There are plenty in the industry who will. You’re part of their support network. Be supportive.
- Don’t focus on small things that won’t help their larger skill set.
Are they working on creating stronger verses? Do they have a tendency to creative clever hooks, but the rest of the song doesn’t support it well? Focus on elements than can align with their songwriting goals.
- Don’t focus on what you think the song should be.
What does the song want to be? What do they want to achieve with their songwriting? Help them do that.
There’s no point in offering feedback if you do it in a way that will result in the recipient immediately shutting down or ignoring you because they’re offended. How you deliver your feedback is crucial to whether or not it’s heard or acted on.
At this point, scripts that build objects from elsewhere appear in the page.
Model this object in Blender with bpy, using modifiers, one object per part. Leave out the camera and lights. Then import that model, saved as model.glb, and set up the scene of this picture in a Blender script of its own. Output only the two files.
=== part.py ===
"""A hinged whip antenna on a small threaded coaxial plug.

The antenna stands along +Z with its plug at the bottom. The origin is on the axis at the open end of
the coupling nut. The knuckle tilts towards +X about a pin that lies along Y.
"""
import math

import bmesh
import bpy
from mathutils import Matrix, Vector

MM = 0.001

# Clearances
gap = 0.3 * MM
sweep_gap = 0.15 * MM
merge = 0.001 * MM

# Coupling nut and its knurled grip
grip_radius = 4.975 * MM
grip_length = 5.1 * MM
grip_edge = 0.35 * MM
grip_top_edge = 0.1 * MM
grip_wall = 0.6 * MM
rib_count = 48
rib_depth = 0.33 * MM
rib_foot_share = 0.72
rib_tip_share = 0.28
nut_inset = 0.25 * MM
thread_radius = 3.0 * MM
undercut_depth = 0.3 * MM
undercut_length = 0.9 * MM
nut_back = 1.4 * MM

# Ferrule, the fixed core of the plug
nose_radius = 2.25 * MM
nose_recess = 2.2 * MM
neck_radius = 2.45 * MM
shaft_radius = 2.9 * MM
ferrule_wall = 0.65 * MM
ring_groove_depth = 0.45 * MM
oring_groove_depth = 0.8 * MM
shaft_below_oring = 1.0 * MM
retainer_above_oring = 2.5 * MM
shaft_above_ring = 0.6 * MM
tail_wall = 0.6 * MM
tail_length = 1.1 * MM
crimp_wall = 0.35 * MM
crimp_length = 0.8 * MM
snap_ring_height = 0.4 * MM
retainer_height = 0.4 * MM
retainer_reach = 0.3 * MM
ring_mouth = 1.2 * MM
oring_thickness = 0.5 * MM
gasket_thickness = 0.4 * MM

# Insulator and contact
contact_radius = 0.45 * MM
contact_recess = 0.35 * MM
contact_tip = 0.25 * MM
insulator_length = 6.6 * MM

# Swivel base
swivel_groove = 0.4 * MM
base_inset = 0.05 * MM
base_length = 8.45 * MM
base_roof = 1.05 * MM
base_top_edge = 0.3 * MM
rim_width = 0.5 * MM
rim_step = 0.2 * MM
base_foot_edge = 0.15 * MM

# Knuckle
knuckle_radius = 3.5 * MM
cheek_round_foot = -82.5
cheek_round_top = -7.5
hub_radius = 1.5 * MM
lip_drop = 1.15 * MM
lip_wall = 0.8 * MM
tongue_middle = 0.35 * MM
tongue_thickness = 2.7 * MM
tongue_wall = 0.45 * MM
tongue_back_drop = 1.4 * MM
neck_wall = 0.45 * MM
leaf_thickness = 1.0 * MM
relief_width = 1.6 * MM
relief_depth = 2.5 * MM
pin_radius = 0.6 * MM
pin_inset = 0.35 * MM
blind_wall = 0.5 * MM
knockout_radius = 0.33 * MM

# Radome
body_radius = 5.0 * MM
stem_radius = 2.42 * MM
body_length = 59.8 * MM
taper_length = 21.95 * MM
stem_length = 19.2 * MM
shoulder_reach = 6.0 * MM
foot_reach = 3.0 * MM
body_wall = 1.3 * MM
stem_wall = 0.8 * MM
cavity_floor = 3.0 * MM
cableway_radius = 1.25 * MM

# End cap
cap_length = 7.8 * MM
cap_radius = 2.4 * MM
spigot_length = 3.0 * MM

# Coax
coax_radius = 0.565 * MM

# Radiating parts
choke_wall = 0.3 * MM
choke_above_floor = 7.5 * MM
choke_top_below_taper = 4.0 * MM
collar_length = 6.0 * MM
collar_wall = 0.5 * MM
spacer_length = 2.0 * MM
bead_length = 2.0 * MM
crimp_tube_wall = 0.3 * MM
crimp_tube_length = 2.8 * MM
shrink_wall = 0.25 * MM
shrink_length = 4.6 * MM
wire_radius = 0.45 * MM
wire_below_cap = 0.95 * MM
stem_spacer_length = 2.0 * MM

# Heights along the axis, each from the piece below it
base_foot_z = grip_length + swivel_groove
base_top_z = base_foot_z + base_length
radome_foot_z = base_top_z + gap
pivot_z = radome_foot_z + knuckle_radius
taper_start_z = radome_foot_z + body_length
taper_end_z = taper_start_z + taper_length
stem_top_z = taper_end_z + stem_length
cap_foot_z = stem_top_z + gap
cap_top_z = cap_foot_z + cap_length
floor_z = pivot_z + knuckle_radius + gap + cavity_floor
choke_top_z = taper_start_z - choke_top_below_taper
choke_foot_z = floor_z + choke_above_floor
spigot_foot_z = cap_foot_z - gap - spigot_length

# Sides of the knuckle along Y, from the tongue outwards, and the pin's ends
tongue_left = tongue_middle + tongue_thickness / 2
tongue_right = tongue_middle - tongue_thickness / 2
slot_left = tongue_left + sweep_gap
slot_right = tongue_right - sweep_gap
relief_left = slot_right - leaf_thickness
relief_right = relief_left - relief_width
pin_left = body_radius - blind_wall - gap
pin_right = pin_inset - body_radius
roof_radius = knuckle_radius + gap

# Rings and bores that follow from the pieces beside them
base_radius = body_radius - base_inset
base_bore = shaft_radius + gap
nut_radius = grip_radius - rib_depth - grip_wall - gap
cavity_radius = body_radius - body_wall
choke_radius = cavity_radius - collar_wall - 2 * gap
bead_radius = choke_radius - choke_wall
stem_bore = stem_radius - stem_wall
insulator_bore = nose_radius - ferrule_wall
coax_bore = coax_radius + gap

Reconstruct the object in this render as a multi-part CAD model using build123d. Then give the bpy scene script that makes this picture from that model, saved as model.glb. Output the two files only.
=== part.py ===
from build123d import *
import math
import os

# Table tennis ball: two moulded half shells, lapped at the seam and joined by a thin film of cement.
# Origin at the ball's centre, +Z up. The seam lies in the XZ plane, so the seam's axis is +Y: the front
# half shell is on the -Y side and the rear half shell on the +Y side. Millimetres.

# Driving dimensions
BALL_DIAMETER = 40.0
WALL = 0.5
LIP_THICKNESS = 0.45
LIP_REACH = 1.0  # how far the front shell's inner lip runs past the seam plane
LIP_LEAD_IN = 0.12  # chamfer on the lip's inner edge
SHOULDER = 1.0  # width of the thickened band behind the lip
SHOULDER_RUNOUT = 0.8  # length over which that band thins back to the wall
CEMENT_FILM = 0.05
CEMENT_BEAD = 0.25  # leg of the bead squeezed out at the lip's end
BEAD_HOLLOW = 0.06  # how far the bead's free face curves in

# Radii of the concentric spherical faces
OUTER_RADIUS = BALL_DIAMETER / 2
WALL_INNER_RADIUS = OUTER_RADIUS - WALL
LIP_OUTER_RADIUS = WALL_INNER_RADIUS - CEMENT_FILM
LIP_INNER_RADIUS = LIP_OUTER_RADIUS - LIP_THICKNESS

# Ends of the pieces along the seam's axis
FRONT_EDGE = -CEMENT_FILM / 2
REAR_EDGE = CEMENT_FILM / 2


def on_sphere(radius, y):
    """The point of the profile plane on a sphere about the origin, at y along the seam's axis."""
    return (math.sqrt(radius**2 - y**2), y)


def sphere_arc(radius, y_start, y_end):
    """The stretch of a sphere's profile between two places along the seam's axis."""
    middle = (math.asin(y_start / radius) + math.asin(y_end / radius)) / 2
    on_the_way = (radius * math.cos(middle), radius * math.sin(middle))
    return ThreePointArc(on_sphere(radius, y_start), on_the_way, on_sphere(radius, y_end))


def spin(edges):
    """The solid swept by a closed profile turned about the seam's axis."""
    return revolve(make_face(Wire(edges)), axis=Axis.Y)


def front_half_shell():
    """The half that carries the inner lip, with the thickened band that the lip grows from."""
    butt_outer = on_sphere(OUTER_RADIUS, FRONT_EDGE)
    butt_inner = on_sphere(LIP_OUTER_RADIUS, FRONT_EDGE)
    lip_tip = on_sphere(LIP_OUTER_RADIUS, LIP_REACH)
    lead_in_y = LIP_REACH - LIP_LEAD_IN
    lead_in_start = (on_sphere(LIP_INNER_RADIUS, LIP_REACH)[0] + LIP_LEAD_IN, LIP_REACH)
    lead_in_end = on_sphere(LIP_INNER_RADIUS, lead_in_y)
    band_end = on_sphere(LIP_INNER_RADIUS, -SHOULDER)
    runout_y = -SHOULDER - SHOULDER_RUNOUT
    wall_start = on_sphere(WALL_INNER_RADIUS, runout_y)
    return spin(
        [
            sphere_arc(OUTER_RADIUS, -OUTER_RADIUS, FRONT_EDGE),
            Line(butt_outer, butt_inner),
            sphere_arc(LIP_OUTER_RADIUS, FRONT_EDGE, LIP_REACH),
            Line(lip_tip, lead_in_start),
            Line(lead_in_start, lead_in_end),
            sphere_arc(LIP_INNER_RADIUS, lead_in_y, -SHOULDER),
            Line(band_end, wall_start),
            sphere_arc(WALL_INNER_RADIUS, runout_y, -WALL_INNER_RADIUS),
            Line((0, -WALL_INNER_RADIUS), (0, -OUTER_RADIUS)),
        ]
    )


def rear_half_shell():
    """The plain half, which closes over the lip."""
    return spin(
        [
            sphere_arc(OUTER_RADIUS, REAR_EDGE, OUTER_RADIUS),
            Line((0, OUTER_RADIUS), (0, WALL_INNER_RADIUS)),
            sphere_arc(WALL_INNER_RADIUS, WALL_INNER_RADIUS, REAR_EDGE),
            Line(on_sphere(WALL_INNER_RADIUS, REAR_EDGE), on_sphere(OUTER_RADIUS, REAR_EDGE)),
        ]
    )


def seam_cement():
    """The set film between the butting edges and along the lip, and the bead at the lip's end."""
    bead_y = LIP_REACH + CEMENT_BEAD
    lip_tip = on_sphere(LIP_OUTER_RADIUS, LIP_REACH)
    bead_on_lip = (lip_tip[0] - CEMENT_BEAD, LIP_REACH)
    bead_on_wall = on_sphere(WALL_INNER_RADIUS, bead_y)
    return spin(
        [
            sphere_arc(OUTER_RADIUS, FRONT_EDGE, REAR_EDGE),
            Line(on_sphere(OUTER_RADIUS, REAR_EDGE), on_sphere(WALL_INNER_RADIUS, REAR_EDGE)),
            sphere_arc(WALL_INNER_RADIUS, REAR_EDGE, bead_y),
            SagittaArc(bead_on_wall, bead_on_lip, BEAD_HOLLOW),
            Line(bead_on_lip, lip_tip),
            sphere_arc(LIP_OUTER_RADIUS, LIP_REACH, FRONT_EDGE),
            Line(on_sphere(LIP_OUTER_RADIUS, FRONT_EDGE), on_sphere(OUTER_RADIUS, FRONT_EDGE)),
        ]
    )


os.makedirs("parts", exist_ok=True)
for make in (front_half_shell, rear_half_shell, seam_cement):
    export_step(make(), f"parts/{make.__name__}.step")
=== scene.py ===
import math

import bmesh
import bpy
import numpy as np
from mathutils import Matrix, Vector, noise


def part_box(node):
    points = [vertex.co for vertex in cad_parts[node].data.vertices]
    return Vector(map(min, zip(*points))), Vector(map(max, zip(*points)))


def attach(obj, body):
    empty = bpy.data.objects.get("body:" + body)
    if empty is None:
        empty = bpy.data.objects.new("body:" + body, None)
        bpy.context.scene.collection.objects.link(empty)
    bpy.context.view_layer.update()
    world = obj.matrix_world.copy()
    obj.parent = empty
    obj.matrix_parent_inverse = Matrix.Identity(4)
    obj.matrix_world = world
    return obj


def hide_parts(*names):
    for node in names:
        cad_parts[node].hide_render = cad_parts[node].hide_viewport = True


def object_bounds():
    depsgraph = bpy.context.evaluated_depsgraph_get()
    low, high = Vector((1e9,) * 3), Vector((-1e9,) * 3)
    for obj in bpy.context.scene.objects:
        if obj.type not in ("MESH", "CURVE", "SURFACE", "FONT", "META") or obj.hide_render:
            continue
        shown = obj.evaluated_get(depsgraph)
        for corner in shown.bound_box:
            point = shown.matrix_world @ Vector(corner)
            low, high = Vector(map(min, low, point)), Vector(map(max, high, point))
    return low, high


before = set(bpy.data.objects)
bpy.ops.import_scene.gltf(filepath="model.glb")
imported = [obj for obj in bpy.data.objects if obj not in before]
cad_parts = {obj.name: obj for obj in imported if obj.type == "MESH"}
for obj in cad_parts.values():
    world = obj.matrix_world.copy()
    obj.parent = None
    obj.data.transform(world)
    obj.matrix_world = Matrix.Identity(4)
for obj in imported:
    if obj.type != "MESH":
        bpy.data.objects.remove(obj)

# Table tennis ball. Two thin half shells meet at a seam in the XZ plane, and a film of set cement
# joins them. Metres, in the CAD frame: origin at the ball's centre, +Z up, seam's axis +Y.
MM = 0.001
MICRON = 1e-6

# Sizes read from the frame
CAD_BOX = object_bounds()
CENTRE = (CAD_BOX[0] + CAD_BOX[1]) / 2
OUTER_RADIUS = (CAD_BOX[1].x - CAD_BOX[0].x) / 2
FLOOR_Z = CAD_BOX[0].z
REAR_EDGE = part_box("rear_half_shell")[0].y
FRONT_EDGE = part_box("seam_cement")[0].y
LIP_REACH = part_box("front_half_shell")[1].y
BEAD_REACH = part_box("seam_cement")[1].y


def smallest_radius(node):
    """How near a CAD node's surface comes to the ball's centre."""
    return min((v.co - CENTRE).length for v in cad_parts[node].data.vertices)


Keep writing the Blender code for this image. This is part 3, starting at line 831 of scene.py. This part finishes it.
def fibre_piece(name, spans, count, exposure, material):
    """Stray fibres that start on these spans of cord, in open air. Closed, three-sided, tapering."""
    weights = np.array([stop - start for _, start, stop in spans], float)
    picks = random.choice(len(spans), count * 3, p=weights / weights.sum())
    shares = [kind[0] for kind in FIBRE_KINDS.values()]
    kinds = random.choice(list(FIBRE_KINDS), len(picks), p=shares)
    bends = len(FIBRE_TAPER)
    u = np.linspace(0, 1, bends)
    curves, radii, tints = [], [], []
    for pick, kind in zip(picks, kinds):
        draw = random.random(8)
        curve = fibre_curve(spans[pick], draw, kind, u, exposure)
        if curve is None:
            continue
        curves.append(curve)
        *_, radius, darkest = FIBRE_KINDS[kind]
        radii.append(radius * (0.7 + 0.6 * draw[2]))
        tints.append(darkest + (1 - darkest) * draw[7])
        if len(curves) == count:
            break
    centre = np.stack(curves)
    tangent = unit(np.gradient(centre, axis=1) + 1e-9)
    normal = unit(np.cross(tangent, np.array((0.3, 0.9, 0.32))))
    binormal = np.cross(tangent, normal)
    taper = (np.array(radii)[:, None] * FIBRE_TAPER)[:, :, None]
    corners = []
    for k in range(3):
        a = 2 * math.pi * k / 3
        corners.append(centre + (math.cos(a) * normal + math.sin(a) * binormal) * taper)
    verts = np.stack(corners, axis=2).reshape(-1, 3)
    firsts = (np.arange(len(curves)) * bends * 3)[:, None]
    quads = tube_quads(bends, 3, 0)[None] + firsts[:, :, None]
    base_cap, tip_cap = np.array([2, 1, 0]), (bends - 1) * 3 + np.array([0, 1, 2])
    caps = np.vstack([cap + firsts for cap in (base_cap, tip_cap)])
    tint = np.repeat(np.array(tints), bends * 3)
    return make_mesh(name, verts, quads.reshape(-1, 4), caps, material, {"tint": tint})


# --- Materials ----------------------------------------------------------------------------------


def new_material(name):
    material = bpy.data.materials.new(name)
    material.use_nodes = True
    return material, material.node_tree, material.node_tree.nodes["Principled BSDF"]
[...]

- Use the “good – bad – good” formula to help ease people into hearing an improvement. E.g., here’s what I liked, here’s what didn’t work so well and why, this was really strong throughout.
- Encourage the recipient to clarify anything that may not make sense to them. After all, if they don’t understand your suggestion, it’s unlikely it will be implemented into the song.
- Show up with songs for feedback and don’t always be the “editor/consultant” on the songs of others!
- When someone offers feedback on your song, acknowledge the fact that they gave it. A thank you, asking for clarification, an “OK – that makes sense” or writing down their comment in the margin of your song while doing all of the above is acknowledgement.
- Part of your role is helping the person asking for feedback end up with a better song. Their song – not yours. Stay true to their style and what they’re trying to achieve with the song. Not everyone is trying to write a hit for Nashville – don’t give them feedback as if they are. You’ll be amazed at how your feedback changes when you have a sense of what they’re trying to do with their songs.
Your song tribe is a group of individuals who respect one another, regardless of skill level, and want success for every individual in it. Be a full, supportive, participating member.